La troisième partie («Le royaume de l’ombre») est consacrée aux représentations et à l’imaginaire de la nuit chez les Anciens. La Nuit personnifiée intervient dans plusieurs épisodes mythologiques (dès l’Iliade où elle protège le Sommeil de la colère de Zeus) ou dans des récits allégoriques. La nuit apparaît aussi comme un symbole de l’ignorance dès les philosophes présocratiques Héraclite et Parménide, sans parler de Platon et des néo-platoniciens qui opposent la nuit de l’erreur et de l’illusion à la clarté de l’Intelligible. On retrouve une conception semblable chez les Pères de l’Eglise. Les ténèbres nocturnes sont pour eux un symbole des forces du mal. Déjà, chez Hésiode, la Nuit était présentée comme la mère d’une lignée maléfique incarnant tous les maux affligeant les hommes. La nuit est aussi le temps des rêves, auxquels les Anciens accordent souvent une valeur oraculaire, même si dans l’Odyssée Pénélope distingue les rêves mensongers qui viennent par la porte d’ivoire des songes véridiques qui viennent par la porte de corne. Au contraire, Aristote et Cicéron privilégient des explications rationalistes des rêves, leur déniant tout caractère divin ou prémonitoire. Mais de nombreux médecins interprètent les rêves comme des signes de maladies, et le culte d’Asclépios implique des incubations sacrées au cours desquelles les patients reçoivent des rêves thérapeutiques. Artémidore offre avec son Onirocritique un des traités les plus fameux d’interprétation des songes. La nuit est également le domaine de la Lune dont les représentations sont aussi riches que celles de la Nuit. Astre de la fécondité, elle régit tout ce qui croît et décroît : les marées, la croissance végétale et animale, les règles des femmes, les fièvres et certaines folies…

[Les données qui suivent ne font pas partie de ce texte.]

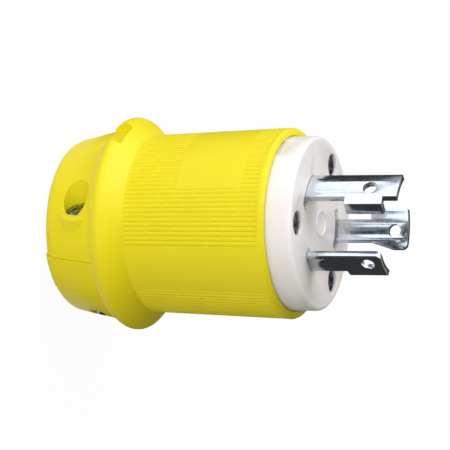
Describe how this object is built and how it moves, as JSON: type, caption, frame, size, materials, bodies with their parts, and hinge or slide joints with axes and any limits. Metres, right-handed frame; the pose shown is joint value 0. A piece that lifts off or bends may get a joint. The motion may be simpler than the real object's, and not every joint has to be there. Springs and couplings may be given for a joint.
{
  "type": "locking power plug",
  "caption": "Round locking power plug: ribbed yellow grip with a flange and cord clamp, white front insulator, curved locking blades and a longer ground blade",
  "frame": {"origin": "Middle of the cord end, where the plug stands", "axes": "+Z along the plug's axis towards the blades; +Y towards the side that carries the cord clamp's screw heads; X across the two fixed arms"},
  "size_m": [0.0574, 0.057, 0.0952],
  "materials": {
    "yellow_nylon": "moulded nylon, satin",
    "white_nylon": "moulded nylon, slightly translucent",
    "nickel_plate": "nickel-plated brass strip",
    "plated_steel": "plated steel screws",
    "terminal_brass": "plain brass"
  },
  "bodies": {
    "plug": {"housing": "yellow_nylon", "blade_carrier": "white_nylon", "terminal_base": "white_nylon", "ground_blade": "nickel_plate", "line_blade_1": "nickel_plate", "line_blade_2": "nickel_plate", "ground_clamp_plate": "terminal_brass", "line_clamp_plate_1": "terminal_brass", "line_clamp_plate_2": "terminal_brass", "ground_terminal_screw": "plated_steel", "line_terminal_screw_1": "plated_steel", "line_terminal_screw_2": "plated_steel", "assembly_screw_1": "plated_steel", "assembly_screw_2": "plated_steel", "assembly_screw_3": "plated_steel", "threaded_insert_1": "terminal_brass", "threaded_insert_2": "terminal_brass", "threaded_insert_3": "terminal_brass"},
    "upper_jaw": {"upper_clamp_jaw": "yellow_nylon", "clamp_screw_1": "plated_steel", "clamp_screw_2": "plated_steel"},
    "lower_jaw": {"lower_clamp_jaw": "yellow_nylon", "clamp_nut_1": "plated_steel", "clamp_nut_2": "plated_steel"}
  },
  "joints": [
    {"name": "upper_jaw_slide", "type": "slide", "parent": "plug", "child": "upper_jaw", "axis": [0, 1, 0], "range_m": [0, 0.0025]},
    {"name": "lower_jaw_slide", "type": "slide", "parent": "plug", "child": "lower_jaw", "axis": [0, -1, 0], "range_m": [0, 0.0025]}
  ],
  "couplings": [
    {"joint": "lower_jaw_slide", "follows": "upper_jaw_slide", "ratio": 1}
  ]
}
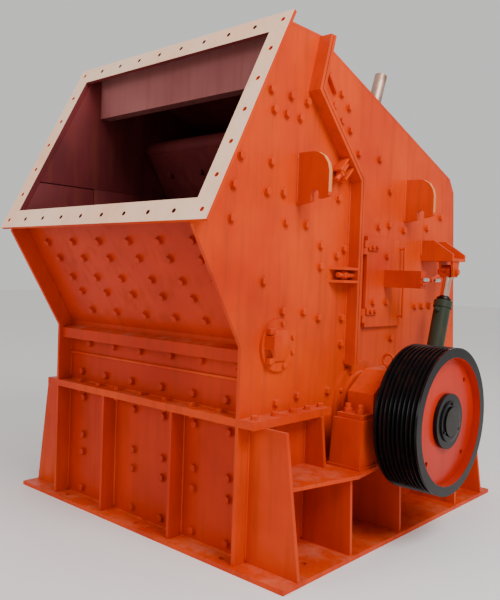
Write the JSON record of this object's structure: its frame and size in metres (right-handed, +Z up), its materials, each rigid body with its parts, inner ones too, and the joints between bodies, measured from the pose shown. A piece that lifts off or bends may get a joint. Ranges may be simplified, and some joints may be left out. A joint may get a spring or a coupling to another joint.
{
  "type": "impact crusher",
  "caption": "Horizontal-shaft impact crusher with a sloping feed mouth, a belt-driven rotor, a hinged rear housing opened by hydraulic cylinders and side access doors.",
  "frame": {"origin": "middle of the base plate's underside, on the floor", "axes": "+X towards the belt pulley, -Y towards the feed mouth, +Z up"},
  "size_m": [2.53, 2.8185, 2.7896],
  "materials": {
    "orange_paint": "gloss",
    "pale_primer": "satin",
    "oxide_red": "matte",
    "pulley_black": "gloss",
    "pulley_red": "gloss",
    "dark_steel": "satin",
    "cast_steel": "matte",
    "cylinder_green": "satin",
    "rod_steel": "polished"
  },
  "bodies": {
    "frame": {"base_plate": "orange_paint", "bearing_caps": "orange_paint", "bearing_pedestals": "orange_paint", "bearing_shelf_left": "orange_paint", "bearing_shelf_right": "orange_paint", "cylinder_feet": "orange_paint", "feed_base_flange": "orange_paint", "feed_beam": "oxide_red", "feed_flange": "pale_primer", "feed_lifting_hooks": "orange_paint", "feed_lower_panel": "orange_paint", "feed_roof": "orange_paint", "feed_side_wall_left": "orange_paint", "feed_side_wall_right": "orange_paint", "feed_slope_panel": "orange_paint", "feed_split_flanges": "orange_paint", "knee_beam": "orange_paint", "lower_back_panel": "orange_paint", "lower_flange": "orange_paint", "lower_front_panel": "orange_paint", "lower_side_wall_left": "orange_paint", "lower_side_wall_right": "orange_paint", "rear_hinge_ears": "orange_paint", "shaft_seals": "orange_paint", "side_covers": "orange_paint"},
    "rear_housing": {"rear_side_wall_right": "orange_paint", "rear_side_wall_left": "orange_paint", "rear_roof": "orange_paint", "rear_back_wall": "orange_paint", "rear_base_flange": "orange_paint", "rear_split_flanges": "orange_paint", "rear_lifting_hooks": "orange_paint", "rear_hinge_lugs": "orange_paint", "impact_apron": "oxide_red", "apron_tie_rods": "orange_paint", "door_hinges": "orange_paint", "cylinder_brackets": "orange_paint"},
    "door_right": {"access_door_right": "orange_paint", "door_clamp_right": "orange_paint"},
    "barrel_right": {"cylinder_barrel_right": "cylinder_green"},
    "rod_right": {"cylinder_rod_right": "rod_steel"},
    "door_left": {"access_door_left": "orange_paint", "door_clamp_left": "orange_paint"},
    "barrel_left": {"cylinder_barrel_left": "cylinder_green"},
    "rod_left": {"cylinder_rod_left": "rod_steel"},
    "rotor": {"rotor_shaft": "dark_steel", "rotor_body": "cast_steel", "blow_bars": "cast_steel", "pulley_rim": "pulley_black", "pulley_web": "pulley_red", "pulley_hub": "dark_steel"}
  },
  "joints": [
    {"name": "rotor_spin", "type": "hinge", "parent": "frame", "child": "rotor", "pos_m": [0, -0.06, 0.7], "axis": [1, 0, 0], "continuous": true},
    {"name": "rear_housing_open", "type": "hinge", "parent": "frame", "child": "rear_housing", "pos_m": [0, 1.325, 0.732], "axis": [-1, 0, 0], "range_deg": [0, 30]},
    {"name": "door_right_swing", "type": "hinge", "parent": "rear_housing", "child": "door_right", "pos_m": [0.814, -0.088, 1.4], "axis": [0, 0, -1], "range_deg": [0, 100]},
    {"name": "barrel_right_tilt", "type": "hinge", "parent": "frame", "child": "barrel_right", "pos_m": [0.955, 0.43, 0.52], "axis": [-1, 0, 0], "range_deg": [0, 18]},
    {"name": "rod_right_slide", "type": "slide", "parent": "barrel_right", "child": "rod_right", "axis": [0, 0.2829, 0.9591], "range_m": [0, 0.41]},
    {"name": "door_left_swing", "type": "hinge", "parent": "rear_housing", "child": "door_left", "pos_m": [-0.814, -0.088, 1.4], "axis": [0, 0, 1], "range_deg": [0, 100]},
    {"name": "barrel_left_tilt", "type": "hinge", "parent": "frame", "child": "barrel_left", "pos_m": [-0.955, 0.43, 0.52], "axis": [-1, 0, 0], "range_deg": [0, 18]},
    {"name": "rod_left_slide", "type": "slide", "parent": "barrel_left", "child": "rod_left", "axis": [0, 0.2829, 0.9591], "range_m": [0, 0.41]}
  ],
  "couplings": [
    {"joint": "barrel_right_tilt", "follows": "rear_housing_open", "ratio": 0.5475},
    {"joint": "rod_right_slide", "follows": "rear_housing_open", "m_per_rad": 0.736},
    {"joint": "barrel_left_tilt", "follows": "rear_housing_open", "ratio": 0.5475},
    {"joint": "rod_left_slide", "follows": "rear_housing_open", "m_per_rad": 0.736}
  ]
}
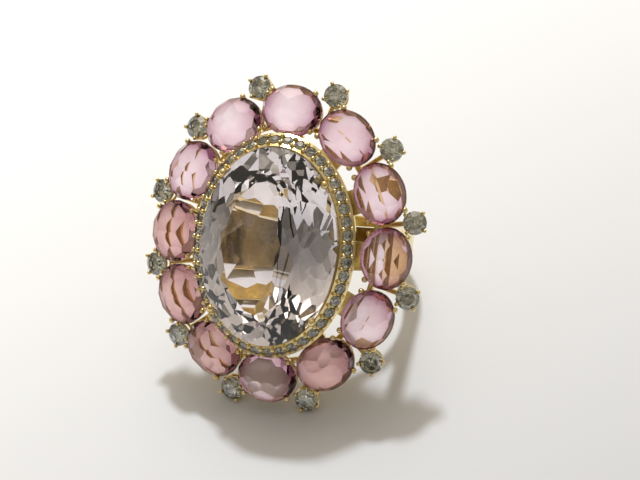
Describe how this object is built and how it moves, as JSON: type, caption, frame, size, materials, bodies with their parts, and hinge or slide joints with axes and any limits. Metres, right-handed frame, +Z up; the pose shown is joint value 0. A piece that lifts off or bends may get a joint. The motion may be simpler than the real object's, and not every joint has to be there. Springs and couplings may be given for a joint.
{
  "type": "cocktail ring",
  "caption": "Cocktail ring with a large oval centre stone in a pave collar, a halo of oval stones edged with small round stones, and a plain gold shank.",
  "frame": {"origin": "centre of the finger bore", "axes": "+Z up and X across the finger, with the ring lying back on a table as pictured: it rests on the two lowest round settings and on the back edge of the shank. The finger axis leans back from vertical in the YZ plane, and the stones face -Y and up."},
  "size_m": [0.0284, 0.0275, 0.0263],
  "materials": {
    "gold": "polished yellow gold",
    "center_gem": "faceted, pale lilac-pink transparent stone",
    "oval_gem": "faceted, pink transparent stone",
    "diamond": "faceted, near-colourless transparent stone"
  },
  "bodies": {
    "root": {"center_stone": "center_gem", "center_prongs": "gold", "pave_collar": "gold", "pave_stones": "diamond", "under_rail": "gold", "gallery_rail": "gold", "shank": "gold", "oval_stone_01": "oval_gem", "oval_basket_01": "gold", "round_stone_01": "diamond", "round_basket_01": "gold", "oval_stone_02": "oval_gem", "oval_basket_02": "gold", "round_stone_02": "diamond", "round_basket_02": "gold", "oval_stone_03": "oval_gem", "oval_basket_03": "gold", "round_stone_03": "diamond", "round_basket_03": "gold", "oval_stone_04": "oval_gem", "oval_basket_04": "gold", "round_stone_04": "diamond", "round_basket_04": "gold", "oval_stone_05": "oval_gem", "oval_basket_05": "gold", "round_stone_05": "diamond", "round_basket_05": "gold", "oval_stone_06": "oval_gem", "oval_basket_06": "gold", "round_stone_06": "diamond", "round_basket_06": "gold", "oval_stone_07": "oval_gem", "oval_basket_07": "gold", "round_stone_07": "diamond", "round_basket_07": "gold", "oval_stone_08": "oval_gem", "oval_basket_08": "gold", "round_stone_08": "diamond", "round_basket_08": "gold", "oval_stone_09": "oval_gem", "oval_basket_09": "gold", "round_stone_09": "diamond", "round_basket_09": "gold", "oval_stone_10": "oval_gem", "oval_basket_10": "gold", "round_stone_10": "diamond", "round_basket_10": "gold", "oval_stone_11": "oval_gem", "oval_basket_11": "gold", "round_stone_11": "diamond", "round_basket_11": "gold", "oval_stone_12": "oval_gem", "oval_basket_12": "gold", "round_stone_12": "diamond", "round_basket_12": "gold"}
  },
  "joints": []
}
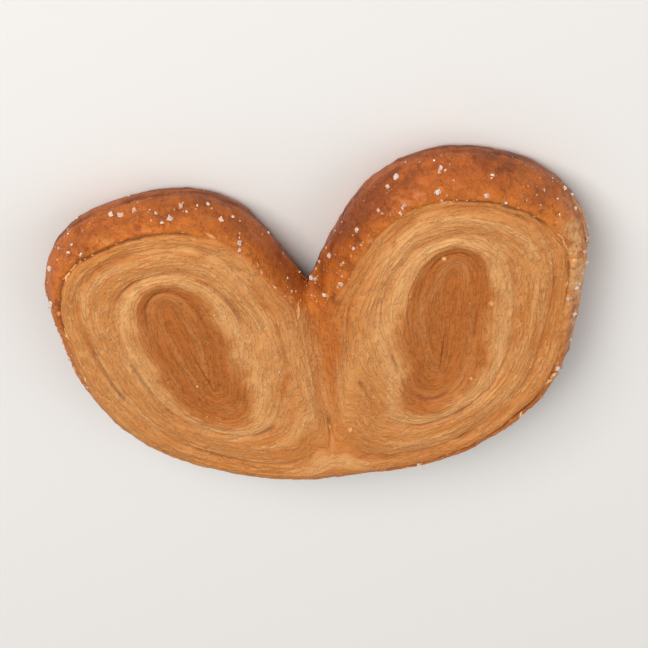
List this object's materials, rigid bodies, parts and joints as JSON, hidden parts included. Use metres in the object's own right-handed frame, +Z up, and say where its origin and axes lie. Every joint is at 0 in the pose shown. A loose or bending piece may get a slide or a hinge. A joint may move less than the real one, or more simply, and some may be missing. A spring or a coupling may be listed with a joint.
{
  "type": "palmier pastry",
  "caption": "Baked puff-pastry palmier: two rolled lobes side by side over a blunt base, with a notch between them, a tan face and a caramelised sugar rim.",
  "frame": {"origin": "centre of the bounding box's bottom, on the surface the pastry lies on", "axes": "+Z up, out of the pale face; +X across the two lobes, towards the larger and thicker one; +Y from the blunt base towards the tops of the lobes"},
  "size_m": [0.08, 0.058, 0.011],
  "materials": {
    "pastry": "baked crust, satin with a thin sugar glaze: tan and dry on the face, darker and glossier on the caramelised rim"
  },
  "bodies": {
    "root": {"palmier": "pastry"}
  },
  "joints": []
}
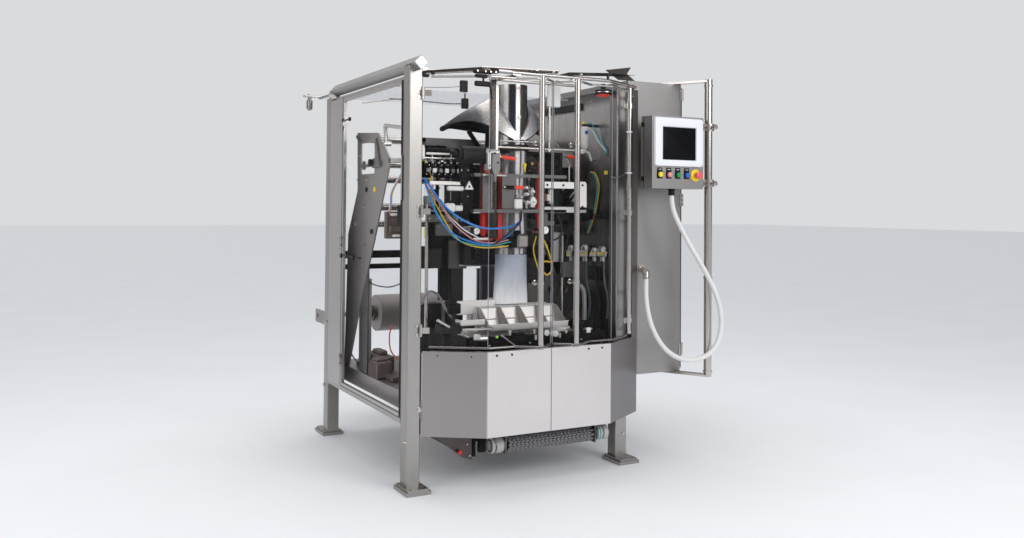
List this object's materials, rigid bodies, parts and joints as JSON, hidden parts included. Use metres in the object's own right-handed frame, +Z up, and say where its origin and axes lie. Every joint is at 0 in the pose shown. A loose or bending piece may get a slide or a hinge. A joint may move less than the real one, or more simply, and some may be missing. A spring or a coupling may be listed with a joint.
{
  "type": "vertical form fill seal machine",
  "caption": "Bagging machine on a square-tube frame: rear film unwind, roller cage, forming tube and collar, sealing jaws, clear hinged guards, cabinet and swivelling operator panel.",
  "frame": {"origin": "centre of the four-leg footprint on the floor, midway between the anchor holes", "axes": "+Z up, -Y towards the front guard doors, +X towards the electrical cabinet"},
  "size_m": [1.8507, 1.935, 2.1499],
  "materials": {
    "frame_steel": "brushed",
    "sheet_steel": "brushed",
    "bar_steel": "satin",
    "bright_bar": "polished",
    "clear_pane": "clear",
    "cabinet_paint": "brushed",
    "pale_plastic": "matt",
    "screen": "gloss",
    "button_plastic": "gloss",
    "stop_red": "gloss",
    "hose_plastic": "ribbed",
    "film": "gloss",
    "core_board": "matt",
    "belt_rubber": "matt",
    "bracket_red": "gloss",
    "black_steel": "satin",
    "belt_plastic": "matt"
  },
  "bodies": {
    "root": {"back_bars": "bar_steel", "bed": "sheet_steel", "cabinet_body": "cabinet_paint", "cabinet_door": "cabinet_paint", "cage_plates": "sheet_steel", "collar_support": "bar_steel", "conveyor_belt": "belt_plastic", "conveyor_frame": "bar_steel", "drip_tray": "sheet_steel", "drive_cover": "black_steel", "film_bag": "film", "film_rollers": "bright_bar", "forming_collar": "bright_bar", "forming_tube": "sheet_steel", "guard_hinge_rod": "bright_bar", "guard_hinges_left": "bright_bar", "guard_strip_right": "sheet_steel", "guard_top_rail": "bright_bar", "hanging_frame": "bar_steel", "hose_elbow": "bright_bar", "inner_wall": "sheet_steel", "jaw_base": "black_steel", "jaw_columns": "bar_steel", "jaw_cover_front": "bright_bar", "jaw_rods": "bright_bar", "leg_back_left": "frame_steel", "leg_back_right": "frame_steel", "leg_front_left": "frame_steel", "leg_front_right": "frame_steel", "panel_hose": "hose_plastic", "panel_post": "bright_bar", "pull_belts": "belt_rubber", "pull_brackets": "bracket_red", "roof_pane": "clear_pane", "roof_sheet": "black_steel", "seal_frame": "bar_steel", "sealing_jaws": "bar_steel", "side_rails": "frame_steel", "side_strip": "sheet_steel", "skirt_left": "sheet_steel", "skirt_right": "sheet_steel", "top_beam": "frame_steel", "tube_head": "bar_steel", "unwind_arms": "sheet_steel"},
    "side_door": {"side_door_frame": "bar_steel", "side_door_pane": "clear_pane"},
    "guard_door_left": {"guard_door_left_pane": "clear_pane", "guard_door_left_rods": "bright_bar"},
    "guard_door_right": {"guard_door_right_pane": "clear_pane", "guard_door_right_rods": "bright_bar"},
    "operator_panel": {"emergency_stop": "stop_red", "hose_gland": "bright_bar", "panel_bezel": "pale_plastic", "panel_box": "cabinet_paint", "panel_buttons": "button_plastic", "panel_clamps": "bright_bar", "panel_screen": "screen"},
    "film_roll": {"film_roll": "film", "roll_core": "core_board"}
  },
  "joints": [
    {"name": "side_door", "type": "hinge", "parent": "root", "child": "side_door", "pos_m": [-0.674, 0.345, 1.195], "axis": [0, 0, 1], "range_deg": [-120, 0]},
    {"name": "guard_door_left", "type": "hinge", "parent": "root", "child": "guard_door_left", "pos_m": [-0.597, -0.668, 1.38], "axis": [0, 0, 1], "range_deg": [-100, 0]},
    {"name": "guard_door_right", "type": "hinge", "parent": "root", "child": "guard_door_right", "pos_m": [0.627, -0.722, 1.38], "axis": [0, 0, 1], "range_deg": [0, 65]},
    {"name": "operator_panel", "type": "hinge", "parent": "root", "child": "operator_panel", "pos_m": [1.107, -0.82, 1.713], "axis": [0, 0, 1], "range_deg": [0, 90], "deforming": ["panel_hose"]},
    {"name": "film_roll", "type": "hinge", "parent": "root", "child": "film_roll", "pos_m": [0.048, 0.9, 0.695], "axis": [1, 0, 0], "continuous": true}
  ]
}
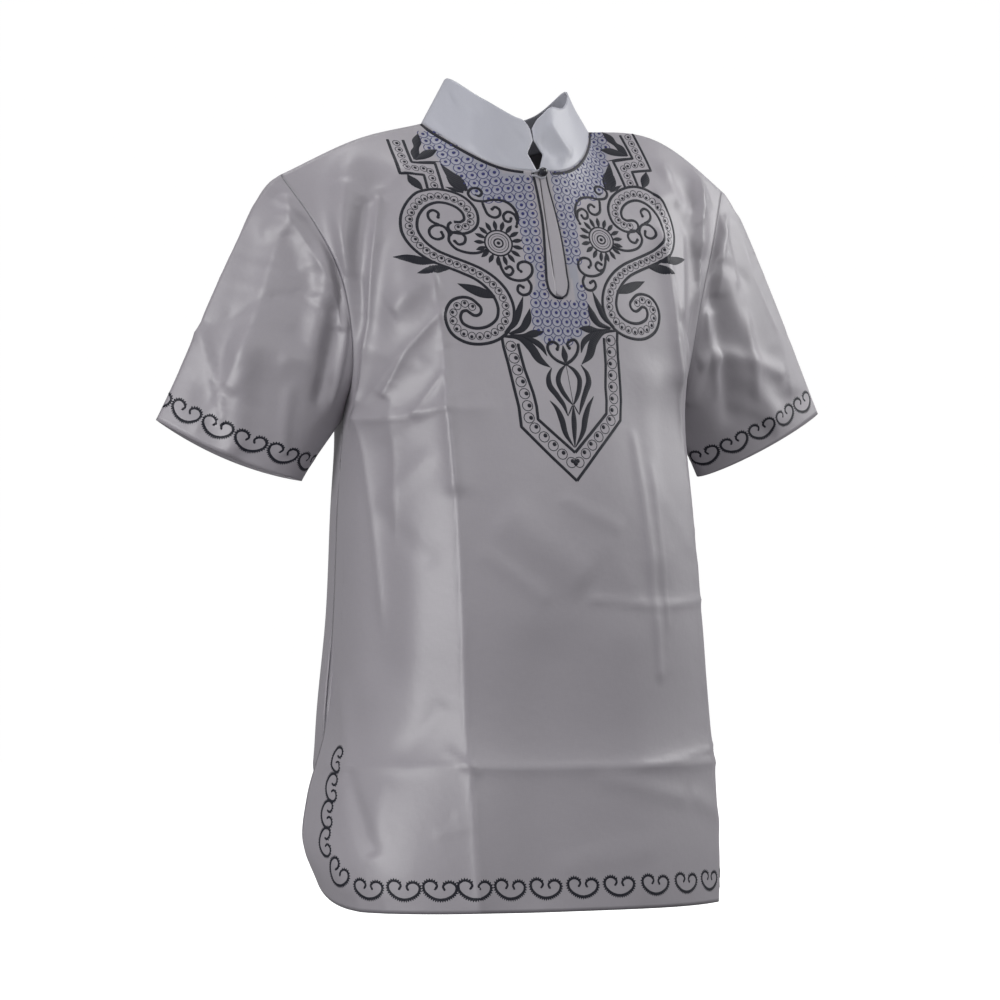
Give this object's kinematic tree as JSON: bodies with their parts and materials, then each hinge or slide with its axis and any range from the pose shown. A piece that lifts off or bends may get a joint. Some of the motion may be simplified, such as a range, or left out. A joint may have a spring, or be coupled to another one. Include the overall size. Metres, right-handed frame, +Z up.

La quatrième et dernière partie («Nuit magique») s’intéresse aux cultes nocturnes (notamment ceux célébrés pendant les pannychies, des fêtes durant toute la nuit, sans oublier les fêtes chrétiennes de Noël et de la veillée pascale), à la nuit des morts, des démons et des sorcières (c’est par excellence le moment d’irruption du surnaturel, notamment de la déesse magicienne Hécate et de son sombre cortège, qui président aux apparitions, terreurs et autres agressions nocturnes). C’est souvent la nuit, également, que les dieux s’adressent aux hommes ou que s’opèrent, chez certains auteurs chrétiens, les extases mystiques.

Comme toujours pour la collection ''Signets'', on trouve à la fin de l’ouvrage de brèves notices sur les auteurs anciens cités, une bibliographie pour aller plus loin (comprenant à la fois les textes anciens et des études contemporaines) et un index des auteurs et des œuvres. Le tout fait de ce recueil un outil précieux pour ceux qui s’intéressent aux différents aspects de la nuit dans l’Antiquité gréco-latine, et même dans l’Antiquité orientale (égyptienne et mésopotamienne), qui a légué aux Grecs et aux Romains nombre de ses conceptions astrologiques et astronomiques, comme le signale l’auteure dans plusieurs de ses commentaires.